New Benchmark Challenges Mobile Agents to Pass the 'Turing Test on Screen'
The "Turing Test on Screen" benchmark introduces a new challenge for mobile GUI agents: the ability to interact with digital platforms without being detected by adversarial anti-bot measures. The research argues that as agents become more autonomous, their survival in human-centric ecosystems depends on "humanization"—mimicking human-like interaction patterns to maintain utility while avoiding countermeasures. The benchmark models this as a MinMax optimization problem between agents and detection systems, highlighting a new frontier in agent design focused on stealth and social integration.
Top Local Models of April 2026: The State of Open-Weight AI
The April 2026 "Top Local Models" list reflects a maturing open-source landscape, highlighting the best-performing models for local deployment. The report notes a shift toward smaller, highly optimized models that rival larger proprietary counterparts in specific tasks, driven by a quiet period in major proprietary releases that allowed community-driven projects to take center stage. This underscores the growing feasibility of running high-performance AI on consumer-grade hardware without reliance on centralized cloud providers, furthering the democratization of generative AI.
SCBench Measures Spatial Competence and Internal World Representation
The Spatial Competence Benchmark (SCBench) addresses a critical gap in AI evaluation by testing how well models maintain consistent internal representations of environments. The benchmark spans hierarchical tasks requiring models to infer discrete structures and plan actions under physical constraints, moving beyond isolated 3D transformations to true environmental reasoning. This is particularly relevant for embodied AI and robotics, where spatial awareness and consistent world modeling are as important as linguistic capability for successful task execution.
Survey Highlights Rising Costs and Access Limits for AI-Enabled Software Engineers
A recent survey from The Pragmatic Engineer reveals that while AI tools are becoming standard for software engineers, mounting costs and usage limits are starting to hinder productivity. The data indicates an uneven impact across the industry, with senior engineers often hitting usage caps on advanced models while performing complex architecture tasks, while more junior engineers see varying utility. This highlights a growing "reliability gap" where the costs of infrastructure and model access are becoming primary concerns for engineering teams worldwide.
Adaptive Hierarchical Compression Enables Continual Learning on Microcontrollers
Adaptive Hierarchical Compression (AHC) provides a meta-learning approach for deploying object detection on microcontrollers with extremely limited memory, typically under 100KB. By moving away from fixed compression strategies, AHC allows for continual learning on-device without the catastrophic forgetting typically seen in memory-constrained environments.
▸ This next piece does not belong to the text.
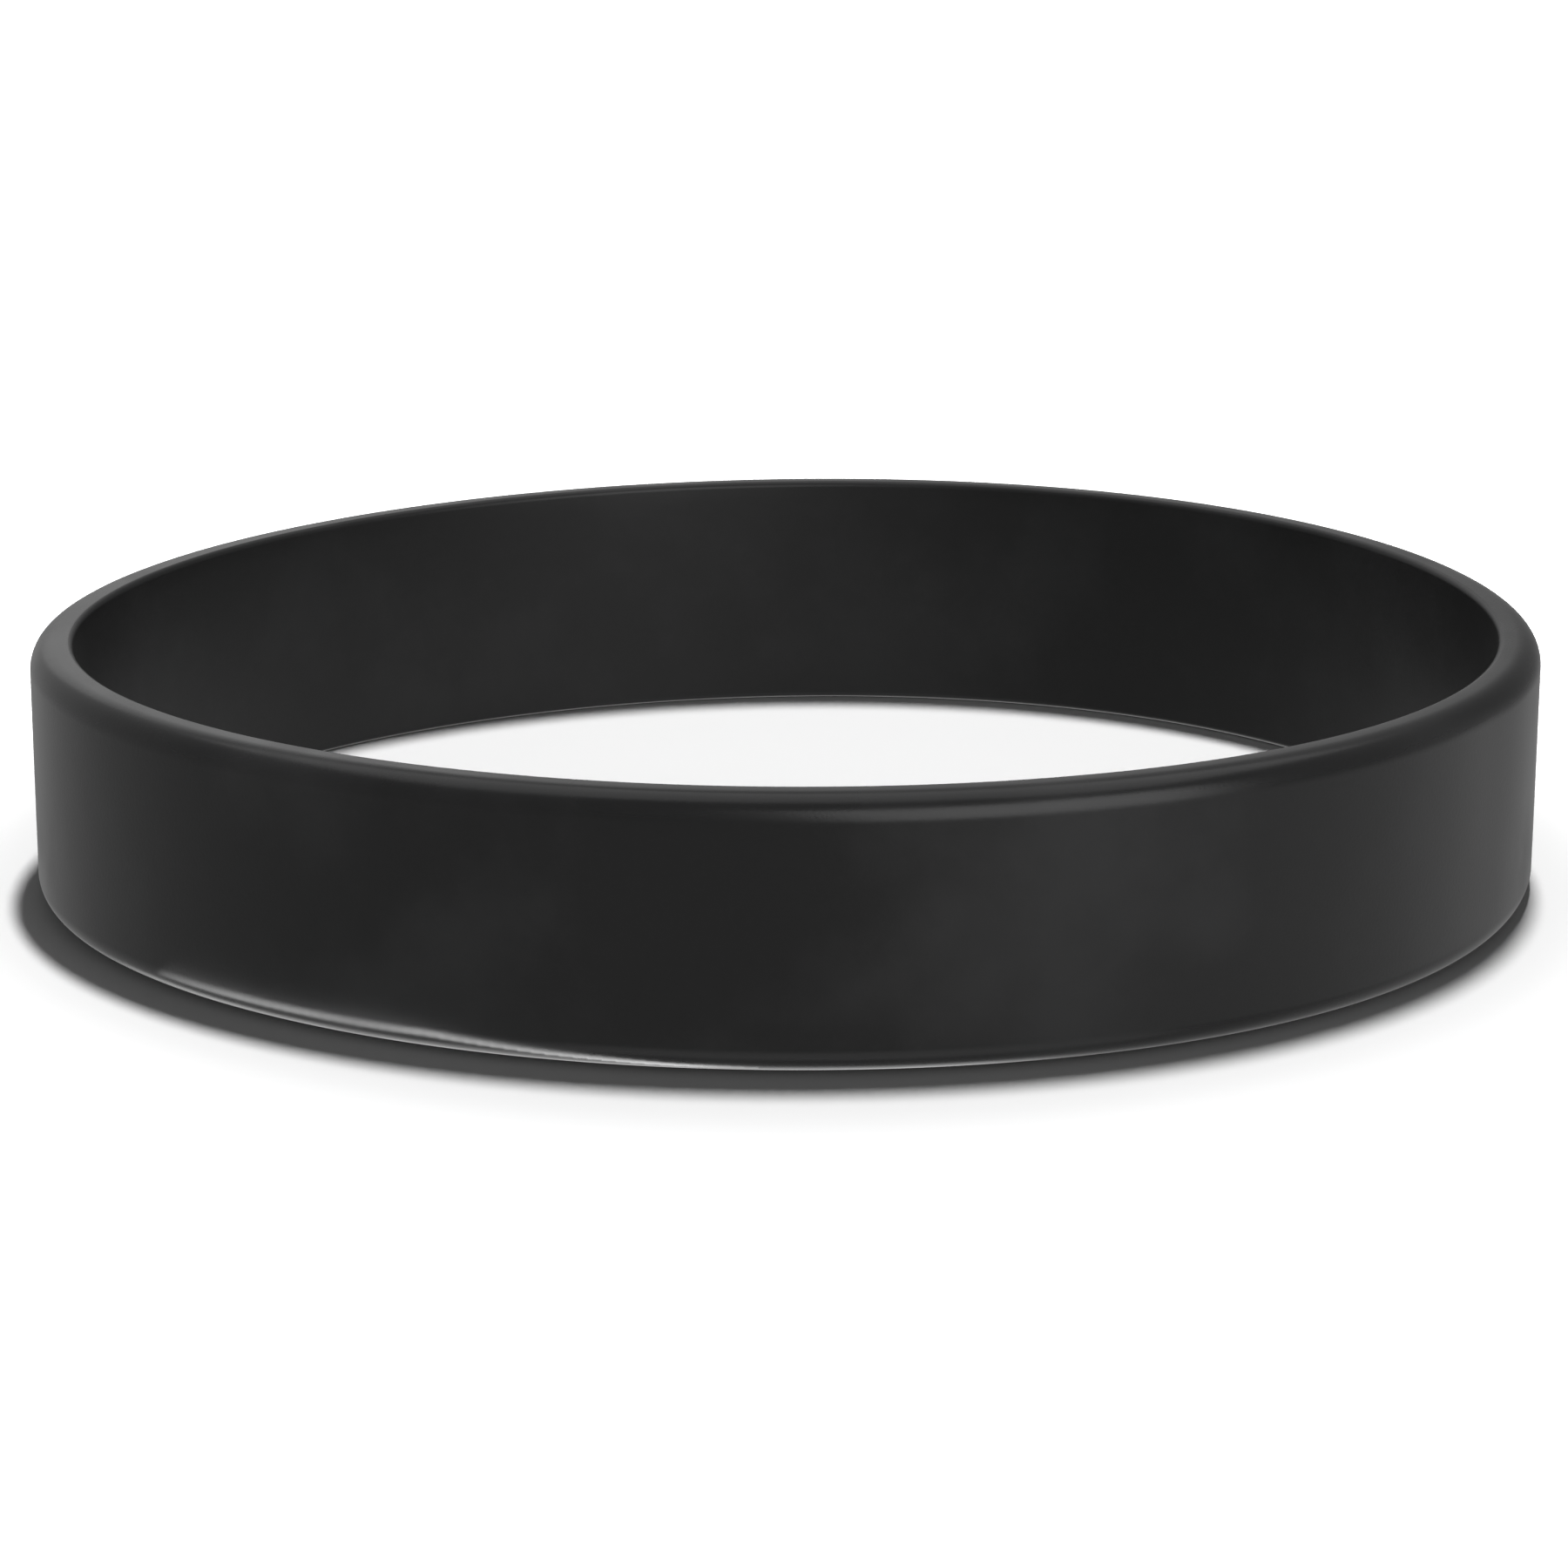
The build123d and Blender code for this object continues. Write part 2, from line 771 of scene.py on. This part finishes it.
@dataclass(frozen=True)
class FootLight:
    """A row of foot lamps along the left front, which draws the bright streak at its foot."""

    marks: tuple[FootLamp, ...] = (
        FootLamp(facing=radians(207), gap=0.25 * MM, depth=1.40 * MM,
                 rounding_turn=radians(16), brightness=0.08),
        FootLamp(facing=radians(233), gap=0.20 * MM, depth=1.10 * MM,
                 rounding_turn=radians(16), brightness=0.82),
        FootLamp(facing=radians(241), gap=-0.30 * MM, depth=0.60 * MM,
                 rounding_turn=radians(34), brightness=0.66),
        FootLamp(facing=radians(249), gap=-0.62 * MM, depth=0.28 * MM,
                 rounding_turn=radians(47), brightness=0.32),
        FootLamp(facing=radians(254), gap=-0.68 * MM, depth=0.20 * MM,
                 rounding_turn=radians(50), brightness=0.05),
    )
    step: float = radians(0.9)

    def lay(self, band: Wristband, outside: float, view: View) -> None:
        """Lays the lamps side by side from mark to mark.

        Args:
            band: the band that they lie along.
            outside: where the outside of its wall crosses +X.
            view: the view in which they show.
        """
        for first, last in zip(self.marks, self.marks[1:]):
            count = round((last.facing - first.facing) / self.step)
            half_step = (last.facing - first.facing) / count / 2
            for number in range(count):
                lamp = first.towards(last, (number + 0.5) / count)
                start, middle, end = (
                    band.outline.outer_place(lamp.facing + turn, outside - band.wall, band.wall)
                    for turn in (-half_step, 0.0, half_step)
                )
                lamp.lay(middle, (end - start).length, view)


@dataclass(frozen=True)
class Room:
    """The even pale light from all round, which shows more in gloss than it lights the floor.

    In gloss it has one dimmer corner, which is fully dim within dim_core of its middle and ends
    dim_reach from it.
    """

    backdrop_brightness: float = 1.0
    gloss_brightness: float = 0.46
    matt_brightness: float = 0.10
    dim_corner: tuple[float, float, float] = (0.55, 0.81, 0.21)
    dim_brightness: float = 0.20
    dim_core: float = radians(6)
    dim_reach: float = radians(30)

    def light(self, view: View) -> None:
        """Makes the room the world of the scene, and gives the picture plain unfiltered tones.

        Args:
            view: the view that the place of the room's dim corner is given in.
        """
        room = bpy.data.worlds.new("pale_room")
        room.use_nodes = True
        tree = room.node_tree
        rays = tree.nodes.new("ShaderNodeLightPath").outputs
        glow = self._glow_in_gloss(tree, view)
        around = blend(tree, rays["Is Glossy Ray"], self.matt_brightness, glow)
        seen = blend(tree, rays["Is Camera Ray"], around, self.backdrop_brightness)
        background = tree.nodes["Background"]
        feed(tree, background.inputs["Color"], WHITE)
        feed(tree, background.inputs["Strength"], seen)
        bpy.context.scene.world = room
        bpy.context.scene.view_settings.view_transform = "Standard"

    def _glow_in_gloss(self, tree: bpy.types.NodeTree, view: View) -> bpy.types.NodeSocket:
        """Adds how bright the room shows in gloss, with its dim corner.

        Args:
            tree: the room's nodes.
            view: the view that the place of the dim corner is given in.

        Returns:
            The brightness in the direction that is looked at.
        """
        corner = view.place(*self.dim_corner).normalized()
        direction = tree.nodes.new("ShaderNodeTexCoord").outputs["Generated"]
        nearness = vector_maths(tree, "DOT_PRODUCT", direction, corner).outputs["Value"]
        into_corner = Rise(starts=cos(self.dim_reach), full=cos(self.dim_core))
        return smooth_step(
            tree, nearness, into_corner, low=self.gloss_brightness, high=self.dim_brightness
        )


@dataclass(frozen=True)
class PaleFloor:
    """The plain pale floor, which glows softly from a little way round the band outwards."""

    size: float = 12.0
    drop: float = 0.02 * MM
    colour: tuple[float, float, float] = (0.86, 0.86, 0.86)
    roughness: float = 0.9
    glow: float = 0.90
    glow_reach: Rise = Rise(starts=35 * MM, full=54 * MM)

    def lay(self) -> bpy.types.Object:
        """Returns:
            The floor.
        """
        deselect_all()
        bpy.ops.mesh.primitive_plane_add(size=self.size, location=(0.0, 0.0, -self.drop))
        floor = bpy.context.object
        floor.name = floor.data.name = "studio_floor"
        apply_place(floor)
        floor.data.materials.append(self._paint())
        floor.visible_glossy = False
        return floor

    def _paint(self) -> bpy.types.Material:
        """Makes the floor's matt paint, with its glow.

        Returns:
            The material.
        """
        paint = bpy.data.materials.new("pale_floor")
        paint.use_nodes = True
        tree = paint.node_tree
        place = tree.nodes.new("ShaderNodeTexCoord").outputs["Object"]
        from_middle = vector_maths(tree, "LENGTH", place).outputs["Value"]
        glow = smooth_step(tree, from_middle, self.glow_reach, high=self.glow)
        shader = tree.nodes["Principled BSDF"]
        feed(tree, shader.inputs["Base Color"], (*self.colour, 1.0))
        feed(tree, shader.inputs["Roughness"], self.roughness)
        feed(tree, shader.inputs["Specular IOR Level"], 0.0)
        feed(tree, shader.inputs["Emission Color"], WHITE)
        feed(tree, shader.inputs["Emission Strength"], glow)
        return paint


@dataclass(frozen=True)
class Studio:
    """The plain pale floor, the soft lights round it and the camera at the photo's angle."""

    view: View = View()
    room: Room = Room()
    floor: PaleFloor = PaleFloor()
    foot_light: FootLight = FootLight()
    lamps: tuple[Softbox, ...] = (
        Softbox("lamp_over_bore", stand=(0.046, 0.181, 1.000), aim=(0.046, 0.181, 0.0),
                width=0.080, depth=0.205, brightness=255.0, lights=Lights.MATT,
                round_shape=True),
        Softbox("softbox_front_right", stand=(0.387, -0.620, 0.325),
                width=0.76, depth=0.66, brightness=2.2),
        Softbox("card_overhead", stand=(0.0, 0.17, 0.80),
                width=1.10, depth=0.75, brightness=0.85),
        Softbox("card_behind_left", stand=(-0.214, 0.699, 0.325),
                width=0.34, depth=0.37, brightness=0.32),
        Softbox("low_card_right", stand=(0.726, -0.264, -0.207),
                width=2.30, depth=0.37, brightness=0.28),
        Softbox("low_card_front", stand=(0.10, -0.566, -0.566),
                width=1.20, depth=0.49, brightness=0.55),
        Softbox("low_card_behind", stand=(-0.082, 0.267, -0.415),
                width=0.36, depth=0.40, brightness=1.1),
    )

    def build(self, band: Wristband) -> None:
        """Lays the floor, lights the room, hangs the lamps and sets up the camera.

        Args:
            band: the band in the middle of the studio.
        """
        low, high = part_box(band.node)
        self.floor.lay()
        self.room.light(self.view)
        for lamp in self.lamps:
            lamp.hang(self.view)
        self.foot_light.lay(band, outside=high.x, view=self.view)
        self.view.add_camera(target=(low + high) / 2)


def main() -> None:
    """Builds the band and the studio round it, and reports each piece."""
    logging.basicConfig(level=logging.INFO, format="%(name)s: %(message)s")
    band = Wristband()
    piece = band.make()
    log.info("%s has %d faces", piece.name, len(piece.data.polygons))
    Studio().build(band)


if __name__ == "__main__":
    main()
This research is a significant step for edge AI infrastructure, enabling sophisticated computer vision and object detection tasks on the smallest classes of hardware without constant cloud connectivity.
Large Ontology Model Unifies Enterprise Data with Deterministic Reasoning
The Large Ontology Model (LOM) framework has been introduced to solve the problem of "dormant" enterprise data by unifying ontology construction and semantic alignment. By integrating logical reasoning into an end-to-end architecture, LOM aims to reduce the error propagation common in traditional neuro-symbolic pipelines, enabling deterministic reasoning at an enterprise scale. This unified approach allows organizations to leverage vast quantities of chaotic data for comprehensive, audit-ready decision-making that is more reliable than standard RAG-based systems.